Recent price action in corn has opened the door to a possible challenge of major psychological support at $2.00 a bushel, basis nearby futures. My bias is that there is not much downside potential left in the corn market. While technicals don't look bullish right now, the fundamental side of the equation in corn certainly does not look bearish and does favor the bullish camp.
Soybeans: Like corn, near-term chart damage has occurred in thesoybean futures market. Significantly, soybean futures sold off following what was deemed a bullish crop report for soybeans. Veteran traders know that any time a market sells off on bullish news, that's a bad omen for bullish traders.

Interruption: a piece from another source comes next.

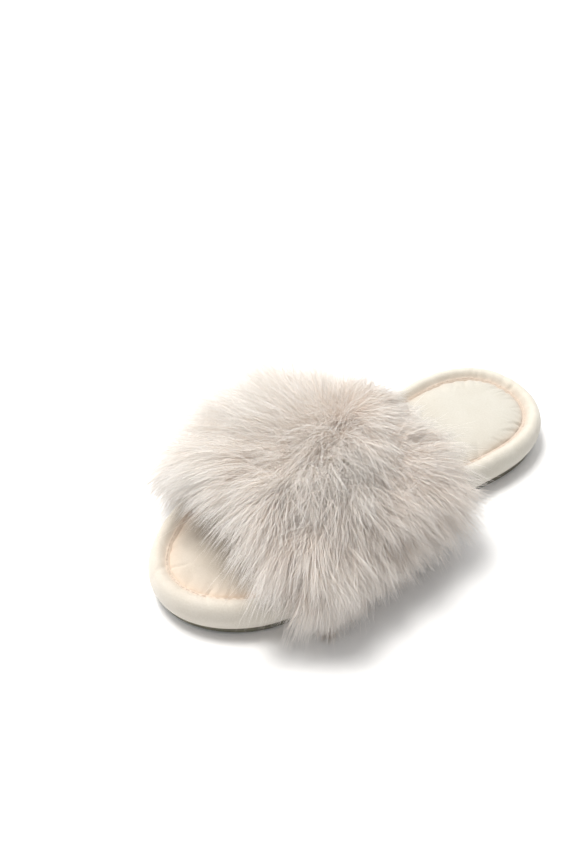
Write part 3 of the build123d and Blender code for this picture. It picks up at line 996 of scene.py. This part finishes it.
def fur():
    total = 96000
    pts, tone_and_painted_light, radius, under = build_fur(total, 91)
    mat = mat_fur()
    g = np.random.default_rng(5)
    # groups by place: rear to front in ten bands, outer and inner side
    x, y = pts[:, 0, 0], pts[:, 0, 1]
    row = np.argsort(np.argsort(-y)) * 10 // total
    order = []
    for r in range(10):
        idx = np.where(row == r)[0]
        xm = np.median(x[idx])
        order.append((f"fur_row{r + 1}_outer", idx[x[idx] >= xm]))
        order.append((f"fur_row{r + 1}_inner", idx[x[idx] < xm]))
    for name, idx in order:
        o = strand_mesh(name, pts[idx], tone_and_painted_light[idx], radius[idx], mat, g)
        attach(o, "root")
        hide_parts("fur_pile")


# ------------------------------------------------------------------ build
footbed()
rim()
# seam thread: stitches lying in the groove
cnt = int(PERIMETER * 0.86 / 3.6)
ang = (np.arange(cnt) * N_RING / cnt).astype(int)
cs = np.column_stack([RING[ang] + RIN[ang] * (SEAM + 0.1), crease_z(RING[ang][:, 1]) + 0.1 - 0.22 * smooth(-60.0, 20.0, RING[ang][:, 1])])
tn = np.column_stack([np.roll(RING, -1, 0)[ang] - np.roll(RING, 1, 0)[ang], np.zeros(cnt)])
mat_t = mat_thread()
stitches("footbed_stitches", cs, (tn, np.tile([0, 0, 1.0], (cnt, 1))), 2.6, 0.33, mat_t, "footbed_seam_thread")
band()
for nm, node_nm, uu in (("rear_edge_stitches", "band_rear_thread", U0 + 4), ("front_edge_stitches", "band_front_thread", U1 - 4)):
    Q, nr, run = arch(uu, 0.05, TURN + 4, 90)
    k = np.arange(2, 88, 2)
    c3 = np.column_stack([Q[k, 0], np.full(len(k), 132.5 - uu), Q[k, 1]])
    d3 = np.column_stack([Q[k + 1, 0] - Q[k - 1, 0], np.zeros(len(k)), Q[k + 1, 1] - Q[k - 1, 1]])
    n3 = np.column_stack([-nr[k, 0], np.zeros(len(k)), -nr[k, 1]])
    stitches(nm, c3, (d3, n3), 2.3, 0.3, mat_t, node_nm)
fur()

for name, mat in (("outsole", mat_outsole()), ("insole_board", mat_board())):
    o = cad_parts[name]
    o.data.materials.clear()
    o.data.materials.append(mat)

# ------------------------------------------------------------------ floor, light
fl = bpy.data.meshes.new("floor")
fl.from_pydata([(-6, -6, 0), (6, -6, 0), (6, 6, 0), (-6, 6, 0)], [], [(0, 1, 2, 3)])
floor = bpy.data.objects.new("floor", fl)
floor.location.z = -0.0002
bpy.context.scene.collection.objects.link(floor)
fm, fnt, fb, _ = material("floor_white")
fb.inputs["Base Color"].default_value = (0.93, 0.93, 0.93, 1)
fb.inputs["Roughness"].default_value = 0.9
fl.materials.append(fm)

world = bpy.data.worlds.new("studio")
bpy.context.scene.world = world
world.use_nodes = True
world.node_tree.nodes["Background"].inputs[0].default_value = (0.995, 0.992, 0.99, 1)
world.node_tree.nodes["Background"].inputs[1].default_value = 0.43


def area(name, where, power, size, colour):
    d = bpy.data.lights.new(name, "AREA")
    d.energy, d.size, d.color = power, size, colour
    o = bpy.data.objects.new(name, d)
    o.location = where
    o.rotation_euler = (Vector((0, 0, 0.02)) - Vector(where)).to_track_quat("-Z", "Y").to_euler()
    bpy.context.scene.collection.objects.link(o)


area("key", (-0.50, -0.20, 1.72), 29.3, 0.60, (1.0, 0.982, 0.955))
area("left", (-1.3, -0.7, 0.85), 11.8, 1.4, (1.0, 0.99, 0.975))
area("fill", (0.9, -0.9, 1.1), 0.5, 1.2, (0.95, 0.975, 1.0))
area("back", (-0.6, 0.8, 1.5), 10.0, 1.8, (1.0, 0.99, 0.98))
sc = bpy.context.scene
sc.view_settings.view_transform = "Standard"
sc.view_settings.look = "None"
sc.view_settings.exposure = 0.0
sc.cycles.diffuse_bounces = 10        # light goes through pale fur many times over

The weekly continuation chart for nearby soybean futures shows that no serious longer-term chart damage has occurred recently. However, if nearby soybean futures prices do drop below strong longer-term technical support at the $5.45 1/2 level, then serious chart damage would begin to be inflicted. A drop below that key longer-term support level would open the door to a challenge of major psychological support at $5.00 a bushel. My bias is that nearby soybean futures have a better chance of hitting $5.00 a bushel at some point in the coming weeks or months than does corn hitting $2.00 a bushel.
It won't be long now until soybean traders focus their attention to South American planting and growing conditions.
Wheat: This market has been a follower of corn and soybean futures markets recently, and my bias is this scenario will generally continue, although not in "lock-step" fashion. Like corn and soybeans, wheat futures have also suffered some near-term chart damage the past week.
See on the weekly continuation chart for nearby Chicago wheat futures that recent price action has pushed prices right to a critical technical support level of $3.69. If nearby Chicago wheat futures prices drop below this key support zone seen on the chart, then the bears would gain important longer-term downside technical strength and their next downside price objective would be solid support at the $3.50 level, basis nearby futures.